First: forgetting to set maintenance_work_mem before building the HNSW index. The default is 64MB, which will make the build take literal hours on a few-million-row table. You’ll assume pgvector is slow when in fact you starved it of RAM. Bump it to at least 2GB for the session that builds the index, then reset:

SET maintenance_work_mem = '2GB';
CREATE INDEX chunks_embedding_hnsw
  ON chunks USING hnsw (embedding vector_cosine_ops)
  WITH (m = 16, ef_construction = 64);
RESET maintenance_work_mem;

Second: thinking the ANN index will “just work” for filtered queries. If you write WHERE user_id = $1 ORDER BY embedding <=> $2 LIMIT 10, Postgres has to decide between using the HNSW index (which doesn’t know about your filter) or scanning by user_id and then sorting. On selective filters it often picks wrong. The workaround I use is either partial indexes (one HNSW index per tenant, works up to a few hundred tenants) or upgrading to pgvectorscale, which added proper filtered ANN. Run EXPLAIN on real data before you assume it’s fast.

Try one thing this week

If you already have Postgres in production and you’ve been putting off a vector database, install pgvector on a staging copy, dump 10,000 real rows in, and run one query.
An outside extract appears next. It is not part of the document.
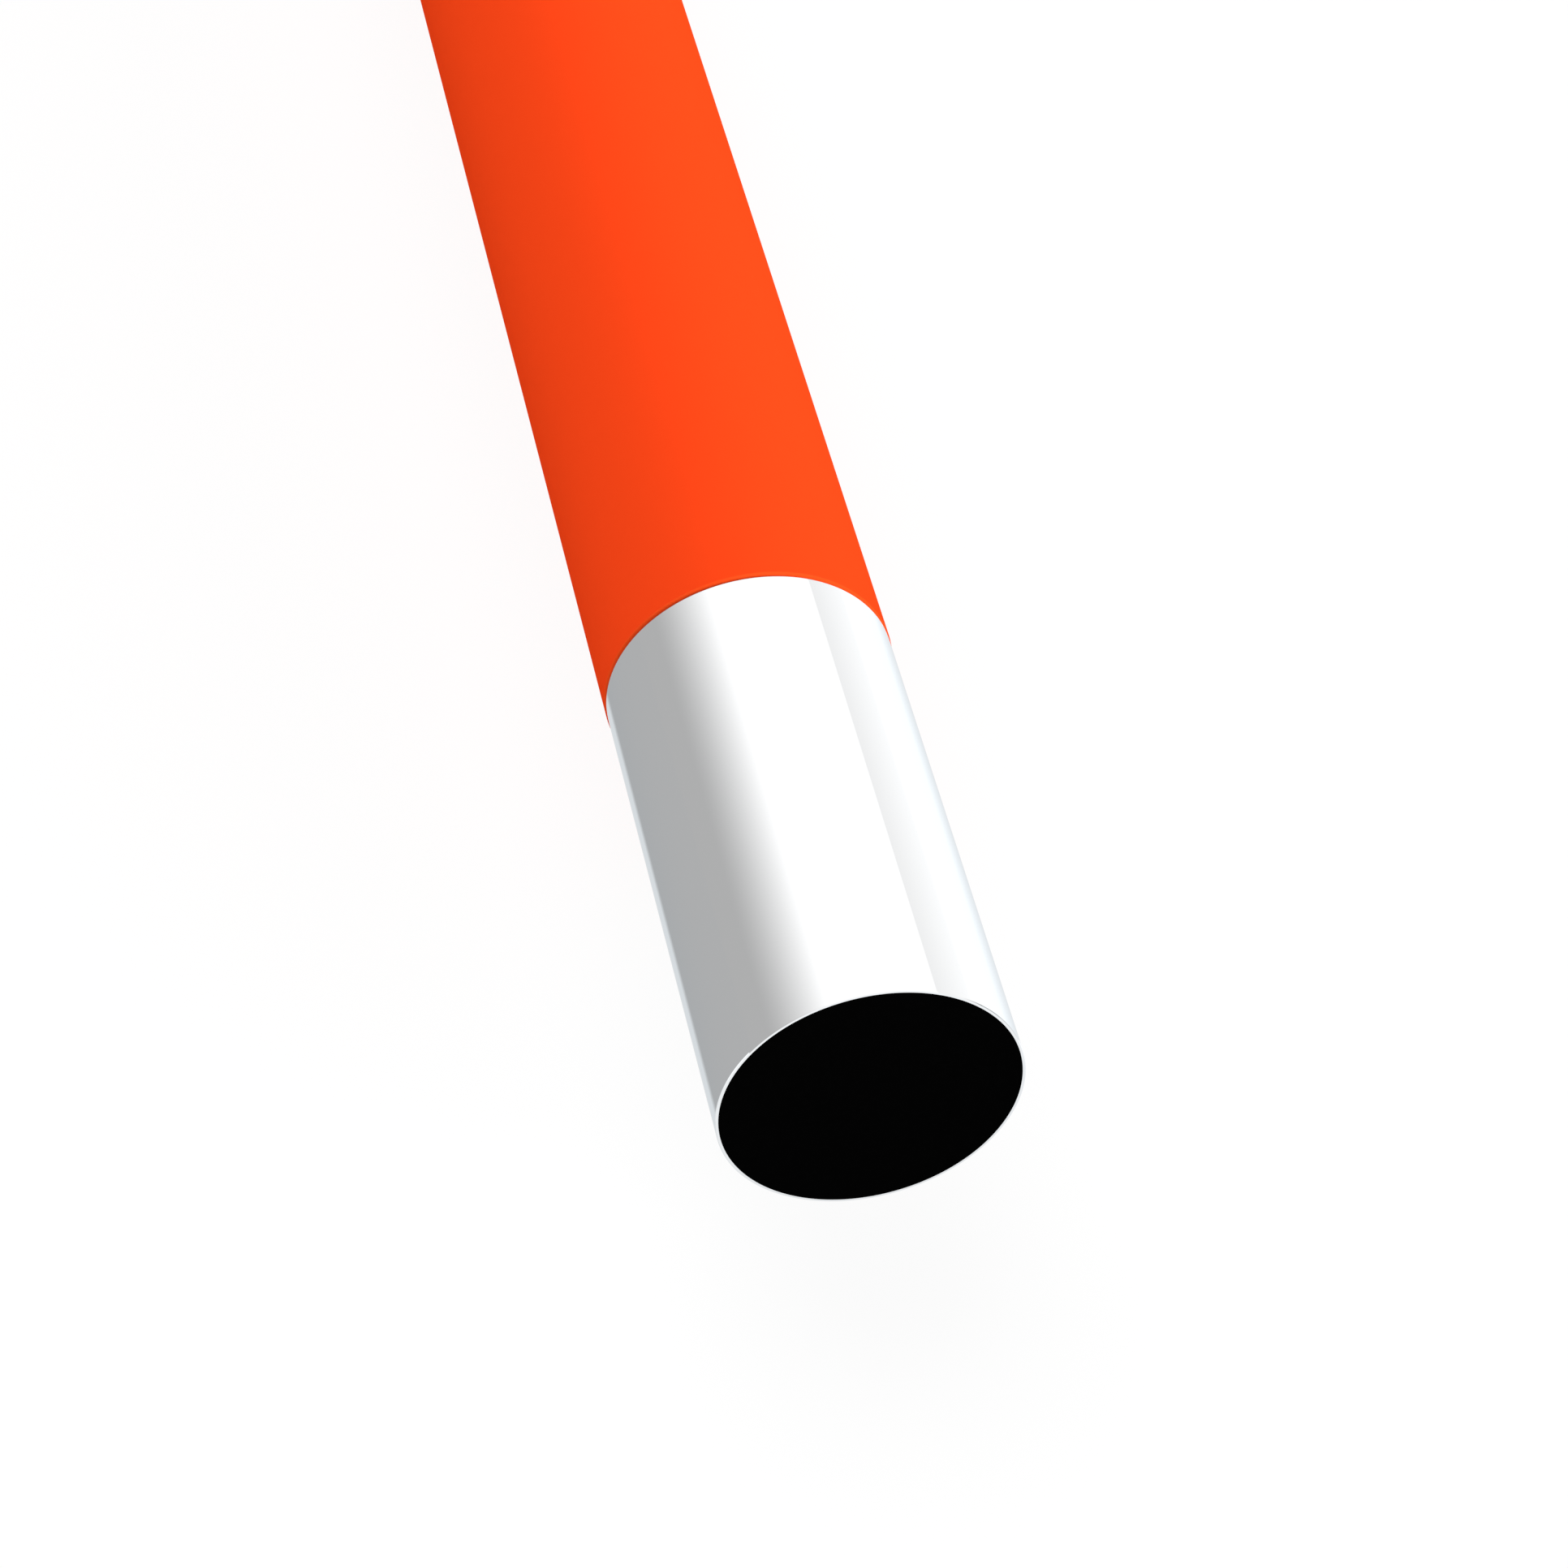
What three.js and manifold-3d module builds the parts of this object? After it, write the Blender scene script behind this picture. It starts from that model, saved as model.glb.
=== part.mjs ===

Not a benchmark. Just one real query with your real data. The whole thing takes less than an hour, and either you’ll find out it’s plenty fast for your workload (which is the common outcome), or you’ll have a concrete number to justify the dedicated vector DB in your next planning meeting.

I keep a running list of these “just try it for an hour” experiments on my work page. This one belongs near the top, right next to the SSE port I did last month. Both are the same kind of trade: fewer moving parts, one bill instead of two, and a stack that fits in your head at 2am when something breaks.